Overview
Pixel Bazaar was one of those small-but-mighty corners of the internet: a niche marketplace where people could buy and download digital icons. When I created it in 2013, my ambition was to build the marketplace for all things pixels—icons, illustrations, templates, plugins, even 3D assets. Ironically, icons alone were a large enough niche for this business to run smoothly for more than a decade.
Over the years, Pixel Bazaar became my creative refuge between client projects: a place where I could craft pictograms for fun and sell them to fellow designers, developers, and icon enthusiasts.
A bit of history
It all began at the end of 2012. I was leaving my full-time job, and I knew I needed something to kickstart my passive income until I found my next job. But as months rolled over, I was not expecting sales to increase to a steady level where I could consider this as a side business.
Apparently, this was the time where icons were becoming a thing. People would not spare a few dollars to get that perfect pictogram to include it in their app, their website, or even tattoo an icon, as one customer once did.
A few years later of dedication and love towards the icon craft, I ranked among the few weird makers on the internet that would make a business out of using the pen tool as the master tool for drawing the little pictograms.
Every year, a new Pixel Bazaar website
Each year, I needed to refresh the website with a better design and better positioning of what the brand is all about, experimenting with various payment gateways.

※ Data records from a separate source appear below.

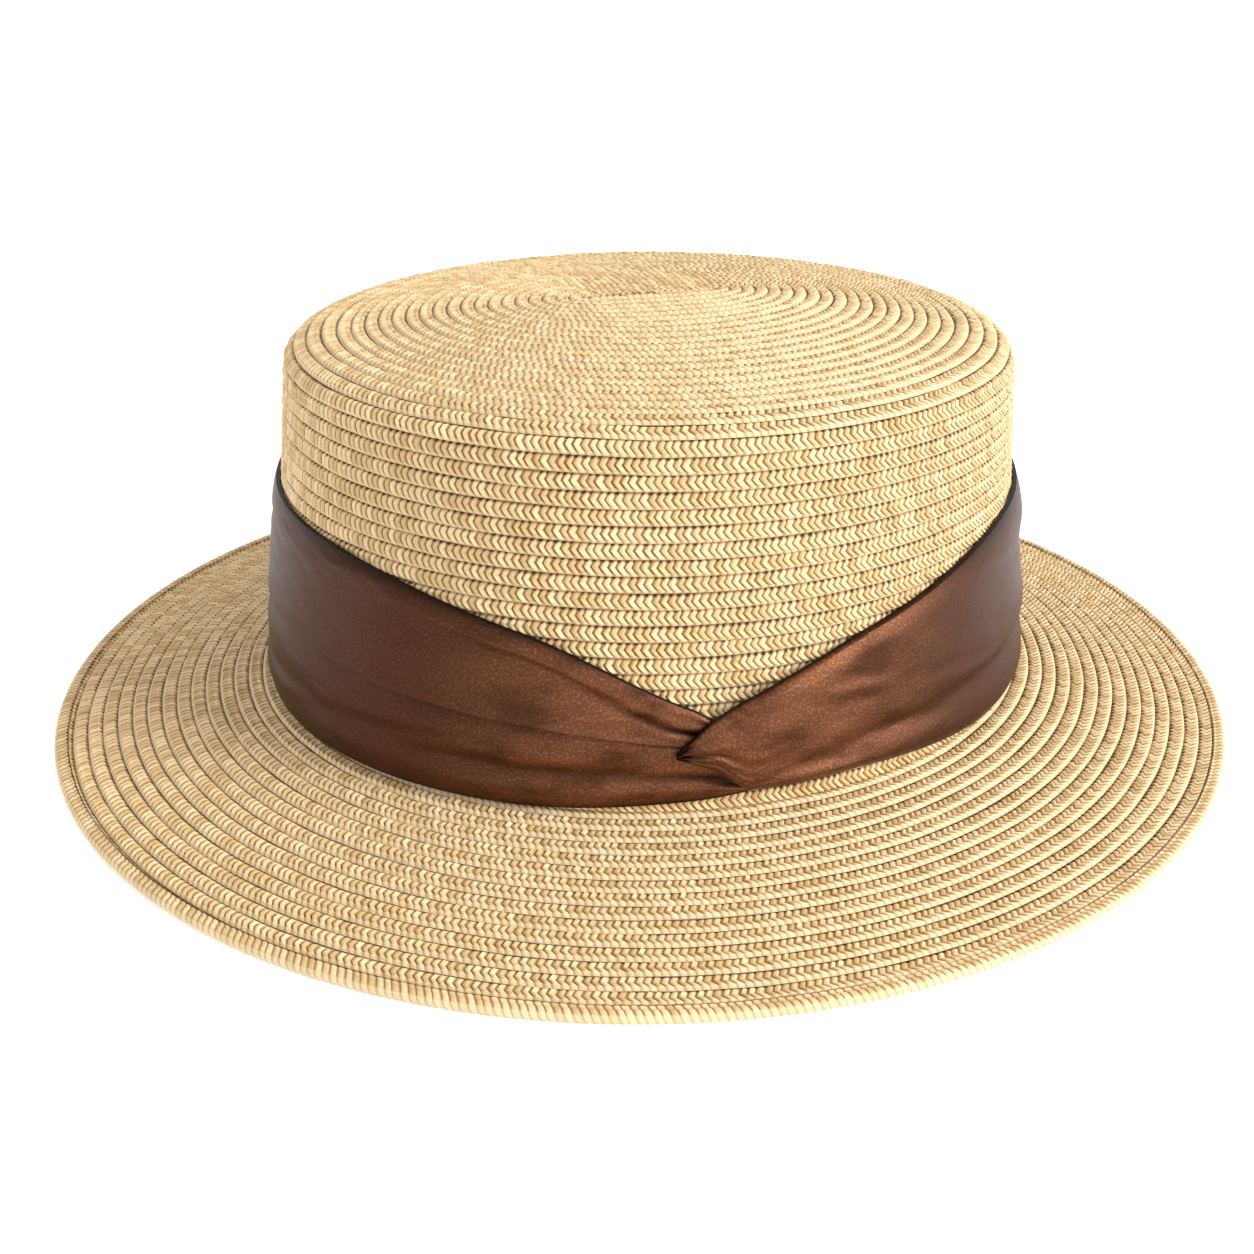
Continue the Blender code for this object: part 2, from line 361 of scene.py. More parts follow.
@dataclass
class SewnBraid:
    """A spiral of plaited straw, each round lying over the inner edge of the next."""

    form: HatForm
    meridian: Meridian
    section: Sequence[Strand]
    runs: Sequence[Run]
    stands_for: str
    seed: int
    band: "RibbonBand | None" = None
    spiral: bool = True  # a rim is one level round instead
    round_width: float = 3.5 * MM
    stitch: float = 1.63 * MM
    columns: tuple[float, ...] = (0.0, 1.0, 0.8)  # how full a stroke is, from one column to the next
    hidden_columns: int = 12  # columns that one column stands for where the band hides the braid
    steps_per_turn: int = 360
    spare: float = 0.1  # turns that the measured line runs on past its ends
    wander: float = 0.12 * MM
    unevenness: float = 0.30
    jitter: float = 0.09  # stitches that a stroke may stand before or behind its place
    wander_length: float = 14 * MM
    lip_wave: float = 0.07 * MM
    lip_wave_length: float = 4 * MM

    def __post_init__(self) -> None:
        """Measures the middle of the braid along the whole spiral, in short steps.

        The first round fills the wedge inside the spiral's start, and the last one
        the wedge outside its end.
        """
        rounds = max(1, round(self.meridian.length / self.round_width)) if self.spiral else 1
        self.pitch = self.meridian.length / rounds if self.spiral else 0.0
        first, last = (-1.0, float(rounds)) if self.spiral else (0.0, 1.0)
        count = int((last - first + 2 * self.spare) * self.steps_per_turn)
        self.turns = np.linspace(first - self.spare, last + self.spare, count + 1)
        middle = self.pitch * self.turns + self.round_width / 2
        half_width, self.levels = self.meridian.at(middle, 0.0)
        points = self.form.oval(half_width, self.turns, self.levels)
        steps = np.linalg.norm(np.diff(points, axis=0), axis=1)
        lengths = np.concatenate([[0.0], np.cumsum(steps)])
        self.lengths = lengths - np.interp(first, self.turns, lengths)
        whole = np.interp(last, self.turns, self.lengths)
        self.stitches = round(whole / self.stitch)
        self.stitch = whole / self.stitches

    def columns_of(self, start: int, end: int) -> Array:
        """The numbers of the columns from one stitch to another.

        Where the band hides the braid, most of them are left out.
        """
        count = len(self.columns)
        numbers = np.arange(start * count, end * count + 1)
        if self.band is None:
            return numbers
        along = numbers * self.stitch / count
        hidden = self.band.hides(
            np.interp(along, self.lengths, self.turns), np.interp(along, self.lengths, self.levels)
        )
        seen = ~hidden | (numbers % self.hidden_columns == 0)
        seen[[0, -1]] = True
        return numbers[seen]

    def build(self, name: str, start: int, end: int) -> bpy.types.Object:
        """Builds one run as a closed mesh.

        A point of the section stands at its own distance across the round and off the
        meridian. The strokes rise and fall from column to column, and their columns
        lean along the braid, one way above the turn of the strokes and back below it.

        Args:
            name: Name of the piece.
            start: The run's first stitch.
            end: The stitch that it ends at.

        Returns:
            The object.
        """
        count = len(self.columns)
        numbers = self.columns_of(start, end)
        across, height, stroke, lean = (np.array(column) for column in zip(*self.section))
        random = np.random.default_rng(self.seed)
        fullness = 1 + self.unevenness * random.uniform(-1, 1, self.stitches + 1)
        rise = np.array(self.columns)[numbers % count] * fullness[numbers // count]
        shift = self.jitter * random.uniform(-1, 1, self.stitches + 1)
        shift[[0, -1]] = 0.0
        along = (numbers / count + shift[numbers // count])[:, None] * self.stitch
        turn = np.interp(along + lean * self.stitch, self.lengths, self.turns)
        drift = self.wander * value_noise(along / self.wander_length, turn, self.seed + 1)
        wave = self.lip_wave * value_noise(along / self.lip_wave_length, turn, self.seed + 2)
        if not self.spiral:
            drift, wave = 0.0, 0.0
        place = self.pitch * turn + across * MM + drift
        off = (height + stroke * rise[:, None]) * MM + wave
        half_width, level = self.meridian.at(place, off)
        sections = self.form.oval(half_width, turn, level)
        flat = np.stack(
            [
                np.broadcast_to(numbers[:, None] / count, turn.shape),
                np.broadcast_to(across * MM / self.round_width, turn.shape),
            ],
            axis=-1,
        )
        return closed_mesh(name, sections, flat, BRAID_MAP)

    def make(self, finish: "StrawFinish") -> list[bpy.types.Object]:
        """Builds and dresses every run, and returns the pieces."""
        material = finish.material()
        pieces = []
        start = 0
        for run in self.runs:
            end = round(self.stitches * run.until)
            piece = self.build(run.name, start, end)
            piece.data.materials.append(material)
            attach(piece, self.stands_for)
            pieces.append(piece)
            start = end
        return pieces


class Along(NamedTuple):
    """A value at each of the six stations of an arm, from its free end to the back."""

    end: float
    over: float
    cross: float
    front: float
    flank: float
    back: float


class Fold(NamedTuple):
    """One line that runs along an arm of the band, such as a hem, crease or crest.

    Heights are shares of the band's height above the crown's foot. Stands are shares
    of the fullest pleat's depth over the ribbon's base.
    """

    name: str
    height: Along
    stand: Along


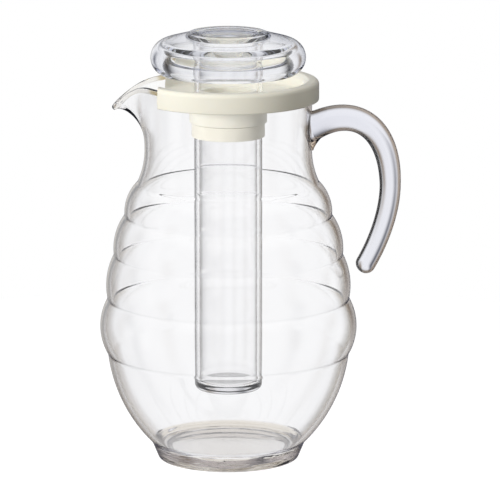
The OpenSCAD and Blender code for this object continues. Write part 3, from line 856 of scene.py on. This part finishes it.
def make_world():
    """White for the camera, dimmer on matt faces, and the two rooms for the clear pieces."""
    fill, fill_strength = (1.0, 0.97, 0.89), 0.31
    world = bpy.data.worlds.new("studio")
    bpy.context.scene.world = world
    world.use_nodes = True
    tree = world.node_tree
    tree.nodes.clear()
    seen_through, mirrored = rooms(tree)
    path = tree.nodes.new("ShaderNodeLightPath")
    made = background(tree, 1.0, mirrored)
    for ray, other in (("Is Transmission Ray", background(tree, 1.0, seen_through)),
                       ("Is Diffuse Ray", background(tree, fill_strength, fill)),
                       ("Is Camera Ray", background(tree, 1.0, WHITE))):
        mix = tree.nodes.new("ShaderNodeMixShader")
        tree.links.new(path.outputs[ray], mix.inputs[0])
        tree.links.new(made, mix.inputs[1])
        tree.links.new(other, mix.inputs[2])
        made = mix.outputs[0]
    tree.links.new(made, tree.nodes.new("ShaderNodeOutputWorld").inputs["Surface"])


def area(name, where, aim, size, watts):
    """An area lamp that clear pieces don't show."""
    data = bpy.data.lights.new(name, "AREA")
    data.shape, data.size, data.size_y = "RECTANGLE", size[0], size[1]
    data.energy = watts
    obj = bpy.data.objects.new(name, data)
    bpy.context.scene.collection.objects.link(obj)
    obj.location = where
    obj.rotation_mode = "QUATERNION"
    obj.rotation_quaternion = (Vector(aim) - Vector(where)).to_track_quat("-Z", "Y")
    obj.visible_glossy = False
    obj.visible_transmission = False


def make_camera():
    """The photograph's camera: a little to the right and above, framing view_w at the aim."""
    distance, turn, rise = 3.0, math.radians(3.6), math.radians(11.8)
    aim_right, aim_z, view_w = 0.0139, 0.1358, 0.321
    back = Vector((math.sin(turn) * math.cos(rise), -math.cos(turn) * math.cos(rise),
                   math.sin(rise)))
    right = Vector((math.cos(turn), math.sin(turn), 0))
    aim = right * aim_right + Vector((0, 0, aim_z))
    data = bpy.data.cameras.new("camera")
    data.sensor_width = 36.0
    data.lens = data.sensor_width * distance / view_w
    data.clip_start, data.clip_end = 0.05, 60
    obj = bpy.data.objects.new("camera", data)
    bpy.context.scene.collection.objects.link(obj)
    obj.location = aim + back * distance
    obj.rotation_mode = "QUATERNION"
    obj.rotation_quaternion = (-back).to_track_quat("-Z", "Y")
    bpy.context.scene.camera = obj


make_floor()
make_world()
area("key", where=(-1.22, -1.455, 0.48), aim=(0, 0, 0.22), size=(0.7, 0.5), watts=31)
area("top", where=(-0.3, -0.2, 1.6), aim=(0, 0, 0.24), size=(0.9, 0.9), watts=5.5)
make_camera()

bpy.context.scene.view_settings.view_transform = "Standard"
cycles = bpy.context.scene.cycles
# Enough for the knob, whose rays turn many times
cycles.max_bounces, cycles.glossy_bounces, cycles.transmission_bounces = 24, 8, 24

bpy.context.view_layer.update()
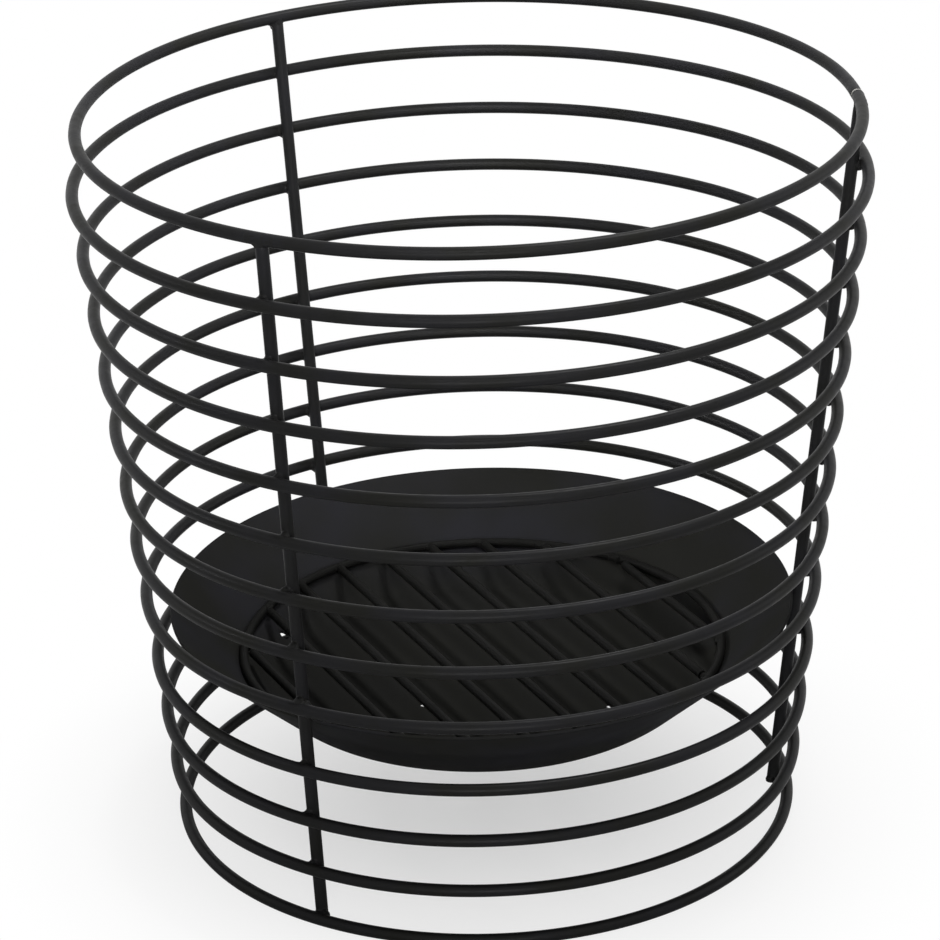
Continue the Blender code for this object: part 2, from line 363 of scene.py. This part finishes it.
def bar_tree():
    """A straight round bar from Start to End whose ends are cut level at Low and High, and which bows by up
    to half of Wander either way."""
    drift_width = 1 / 6
    tree, given = new_tree("straight_bar", {
        "Start": Vector((0, 0, 0)), "End": Vector((0, 0, 0.1)), "Low": -1.0, "High": 1.0, "Bar": BAR,
        "Steps": 40, "Sides": BAR_SIDES, "Wander": 0.1 * MM, "Seed": 1.0, "Coat": upright_coat})
    line = add(tree, "GeometryNodeCurvePrimitiveLine", {"Start": given["Start"], "End": given["End"]})
    points = add(tree, "GeometryNodeResampleCurve", {"Curve": line.outputs[0], "Count": given["Steps"]})
    place = add(tree, "GeometryNodeInputPosition").outputs[0]
    start = add(tree, "ShaderNodeVectorMath", {0: place, 1: given["Seed"]})
    drift = add(tree, "ShaderNodeTexNoise",
                {"Vector": start.outputs[0], "Scale": 1 / drift_width, "Detail": 1.0})
    centred = add(tree, "ShaderNodeVectorMath", {0: drift.outputs["Color"], 1: (0.5, 0.5, 0.5)},
                  operation="SUBTRACT")
    wobble = add(tree, "ShaderNodeVectorMath", {0: centred.outputs[0], "Scale": given["Wander"]},
                 operation="SCALE")
    bent = add(tree, "GeometryNodeSetPosition",
               {"Geometry": points.outputs[0], "Offset": wobble.outputs[0]})
    half = add(tree, "ShaderNodeMath", {0: given["Bar"], 1: 0.5}, operation="MULTIPLY")
    section = add(tree, "GeometryNodeCurvePrimitiveCircle",
                  {"Resolution": given["Sides"], "Radius": half.outputs[0]})
    solid = add(tree, "GeometryNodeCurveToMesh",
                {"Curve": bent.outputs[0], "Profile Curve": section.outputs[0], "Fill Caps": True})

    # Points past a level cut slide back along the bar to it
    along = add(tree, "ShaderNodeVectorMath", {0: given["End"], 1: given["Start"]}, operation="SUBTRACT")
    rise = add(tree, "ShaderNodeSeparateXYZ", {0: along.outputs[0]})
    height = add(tree, "ShaderNodeSeparateXYZ", {0: place})
    kept = add(tree, "ShaderNodeClamp", {0: height.outputs["Z"], "Min": given["Low"], "Max": given["High"]})
    over = add(tree, "ShaderNodeMath", {0: kept.outputs[0], 1: height.outputs["Z"]}, operation="SUBTRACT")
    share = add(tree, "ShaderNodeMath", {0: over.outputs[0], 1: rise.outputs["Z"]}, operation="DIVIDE")
    slide = add(tree, "ShaderNodeVectorMath", {0: along.outputs[0], "Scale": share.outputs[0]},
                operation="SCALE")
    cut = add(tree, "GeometryNodeSetPosition", {"Geometry": solid.outputs[0], "Offset": slide.outputs[0]})
    close_tree(tree, cut.outputs[0], given["Coat"])
    return tree


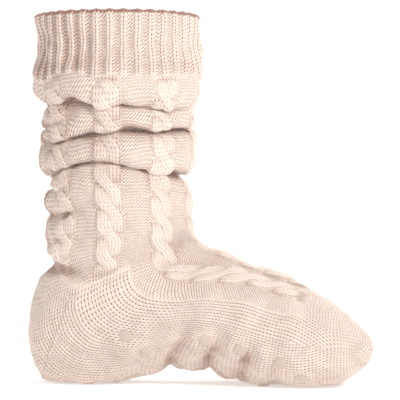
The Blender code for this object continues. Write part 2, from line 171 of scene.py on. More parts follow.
# %% How finely the knit is cut
CABLES = 8
WALES_PER_CABLE = 18
WALES = CABLES * WALES_PER_CABLE
CABLE_HALF_WALES = 4
WALE_WIDTH = 0.0023
INSTEP_CABLE_SHARE = 0.092
HEEL_RUN_IN = 3
POINTS_PER_WALE = 4
COLUMNS = WALES * POINTS_PER_WALE
RINGS_PER_COURSE = 3
COURSES = {"cuff": 20, "slouch": 56, "ankle": 28, "heel": 54, "foot": 57, "toe": 12}
RINGS = {zone: int(count * RINGS_PER_COURSE) for zone, count in COURSES.items()}
STARTS = dict(zip(RINGS, np.cumsum([0, *RINGS.values()]).tolist()))
WALE_OF_COLUMN = np.arange(COLUMNS) / POINTS_PER_WALE
print("rings:", RINGS, "columns:", COLUMNS)


def ring_sections():
    """Section values at every ring, through smooth curves over the table."""
    backs, fronts = SECTIONS[:, 0:2], SECTIONS[:, 2:4]
    steps = np.linalg.norm(np.diff((backs + fronts) / 2, axis=0), axis=1)
    steps += np.linalg.norm(np.diff(backs, axis=0), axis=1)
    knots = np.concatenate([[0.0], np.cumsum(steps)])
    slopes = np.gradient(SECTIONS, knots, axis=0)
    shaft_end = len(SHAFT_SECTIONS)
    depth = SOCK_HEIGHT - SECTIONS[:shaft_end, 1]
    heel_start = shaft_end + HEEL_RUN_IN
    stops = {
        "cuff": knots[0],
        "slouch": np.interp(CUFF_HEIGHT, depth, knots[:shaft_end]),
        "ankle": knots[shaft_end - 1],
        "heel": knots[heel_start],
        "foot": knots[shaft_end + len(HEEL_SECTIONS) - 1],
        "toe": knots[-1 - TOE_SECTIONS],
        "end": knots[-1],
    }
    edges = list(stops.values())
    runs = [
        np.linspace(low, high, count, endpoint=False)
        for low, high, count in zip(edges, edges[1:], RINGS.values())
    ]
    at = np.concatenate([*runs, [knots[-1]]])
    i = np.clip(np.searchsorted(knots, at, side="right") - 1, 0, len(knots) - 2)
    span = (knots[i + 1] - knots[i])[:, None]
    t = ((at - knots[i]) / span[:, 0])[:, None]
    return (
        (2 * t**3 - 3 * t**2 + 1) * SECTIONS[i]
        + (t**3 - 2 * t**2 + t) * span * slopes[i]
        + (-2 * t**3 + 3 * t**2) * SECTIONS[i + 1]
        + (t**3 - t**2) * span * slopes[i + 1]
    )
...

Just for better context, I‘m talking about the time when there weren‘t Stripe or other easy-to-use payment gateways, but scrappy solutions. So, solving the financial problem of how to get the profit from my customers’ wallets to my wallet was a real undertaking.

Crafting 25,000+ icons
While other icon designers chased massive numbers of icons—sometimes hundreds of thousands—my strategy was different. I preferred depth over breadth. I’d spend months crafting a single, highly polished icon pack of 1,000+ symbols and sell it at a premium because customers could rely on consistency across every tiny detail.





Tons of icons
By 2018, I had drawn over 25,000 icons in different styles, weights, and levels of complexity. It was impressive, but also increasingly hard to maintain. I knew it was time to slow down production and focus on marketing, optimization, and revenue sustainability.

A career detour
But success had a side effect. More and more clients began contacting me for custom iconography rather than UX or product design. Slowly, my career identity blurred. I went from a product designer to “that icon guy,” and while it was flattering, it wasn’t where I wanted my long-term career to go.
So after 2019, I intentionally stepped back from active icon production and refocused on UX, product thinking, and systems design—the type of work I nowadays pursue.
The last Pixel Bazaar website
When AI-generated icons became mainstream, the market shifted. Sales dipped—but not enough to stress me. A decade of steady revenue had already allowed me to buy my flat in the neighborhood I love most. Pixel Bazaar had paid off in more ways than one.
In 2023, I created one final redesign—its most refined version—to broaden the marketplace back toward my original vision of “all things pixels.”


Time to sell the business
The digital-asset industry had consolidated. Big players were buying smaller ones. I knew my time would eventually come. But selling to a giant never felt right; I preferred someone who loved the craft.
In early 2024, I received an offer from exactly the kind of buyer I’d hoped for—an independent creator from a small country who was passionate about iconography. The match was perfect. I accepted without hesitation.
And so, Pixel Bazaar, my longest-running side project, found a new home. And with that, the 11-year chapter closed exactly as I wished: on a high note. And I think there might be an icon for that metaphor too.